> Instructions to follow
Gather from the material every line that contains the string "Blender".

> Material to process
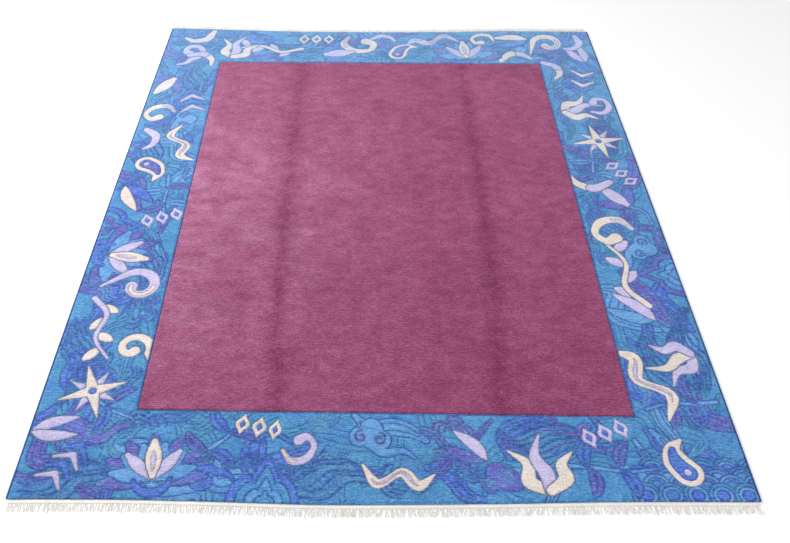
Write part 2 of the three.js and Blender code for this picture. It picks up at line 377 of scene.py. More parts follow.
class Carving:
    """Tone of yarn, depth of cut and step to the nearest outline, at a set of nominal places."""

    TILE = 0.1
    MARGIN = 0.002
    FAR_AWAY = 9.0

    def __init__(self, places):
        self.places = places
        self.tone = np.zeros(len(places), int)
        self.cut = np.zeros(len(places))
        self.near = np.full(len(places), self.FAR_AWAY)
        self.step = np.zeros((len(places), 2))
        tiles = np.floor(places / self.TILE).astype(int)
        order = np.lexsort(tiles.T)
        changes = np.flatnonzero(np.diff(tiles[order], axis=0).any(1)) + 1
        groups = np.split(order, changes)
        self.tiles = {tuple(tiles[group[0]].tolist()): group for group in groups}

    def within(self, low, high):
        """Indices of the places inside a box."""
        first, last = np.floor(np.array([low, high]) / self.TILE).astype(int)
        keys = [(x, y) for x in range(first[0], last[0] + 1) for y in range(first[1], last[1] + 1)]
        groups = [self.tiles[key] for key in keys if key in self.tiles]
        at = np.concatenate(groups) if groups else np.zeros(0, int)
        return at[((self.places[at] > low) & (self.places[at] < high)).all(1)]

    def lay(self, tone, strokes, contour, width):
        """Knots the union of some strokes in one tone, with a contour round it, and carves its outline."""
        margin = width + CUT_HALF_WIDTH + self.MARGIN
        lows = [(path - half[:, None]).min(0) - margin for path, half in strokes]
        highs = [(path + half[:, None]).max(0) + margin for path, half in strokes]
        at = self.within(np.min(lows, 0), np.max(highs, 0))
        if not len(at):
            return
        places = self.places[at]
        value, away = np.full(len(at), self.FAR_AWAY), np.zeros((len(at), 2))
        for (path, half), low, high in zip(strokes, lows, highs):
            own = np.flatnonzero(((places > low) & (places < high)).all(1))
            if len(own):
                found, direction = distance(places[own], path, half)
                closer = found < value[own]
                value[own[closer]], away[own[closer]] = found[closer], direction[closer]
        covered = value < width
        if contour:
            self.tone[at[covered]] = TONES.index(contour)
        if tone:
            self.tone[at[value < 0]] = TONES.index(tone)
        cut = np.clip(1 - np.abs(value - width / 2) / (CUT_HALF_WIDTH + width / 2), 0, 1)
        self.cut[at] = np.where(covered, cut, np.maximum(self.cut[at], cut))
        for level in sorted({0.0, width}):
            gap = value - level
            closer = (np.abs(gap) < self.near[at]) | (covered & (level == 0.0))
            self.near[at] = np.where(closer, np.abs(gap), self.near[at])
            self.step[at] = np.where(closer[:, None], -gap[:, None] * away, self.step[at])


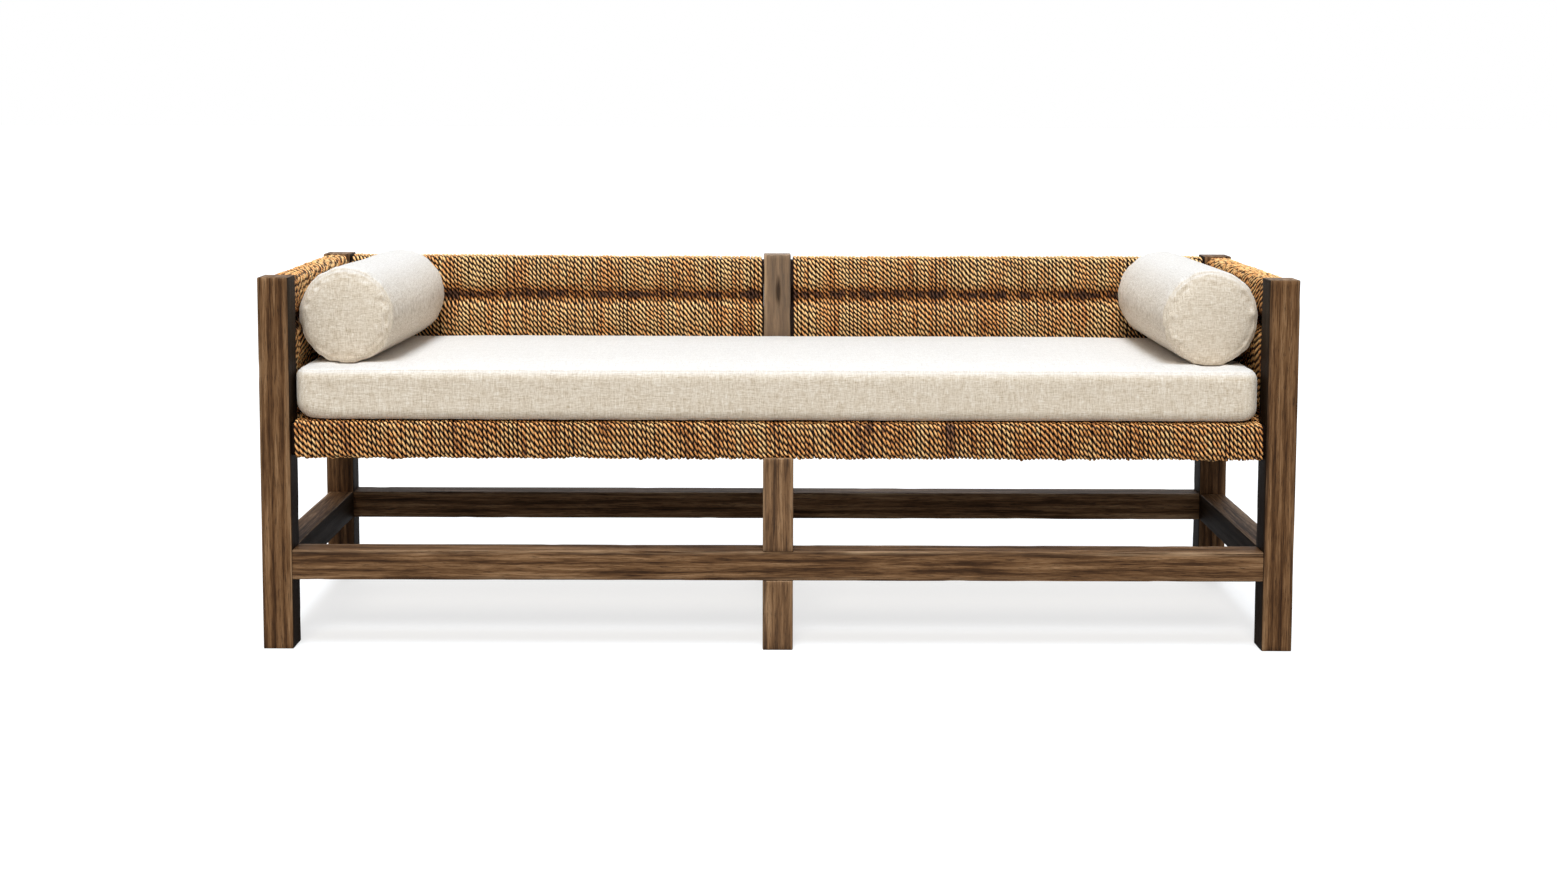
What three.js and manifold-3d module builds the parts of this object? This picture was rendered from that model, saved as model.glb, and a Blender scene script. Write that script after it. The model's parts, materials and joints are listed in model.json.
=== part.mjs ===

> Solution for this problem
Write part 2 of the three.js and Blender code for this picture. It picks up at line 377 of scene.py. More parts follow.
What three.js and manifold-3d module builds the parts of this object? This picture was rendered from that model, saved as model.glb, and a Blender scene script. Write that script after it. The model's parts, materials and joints are listed in model.json.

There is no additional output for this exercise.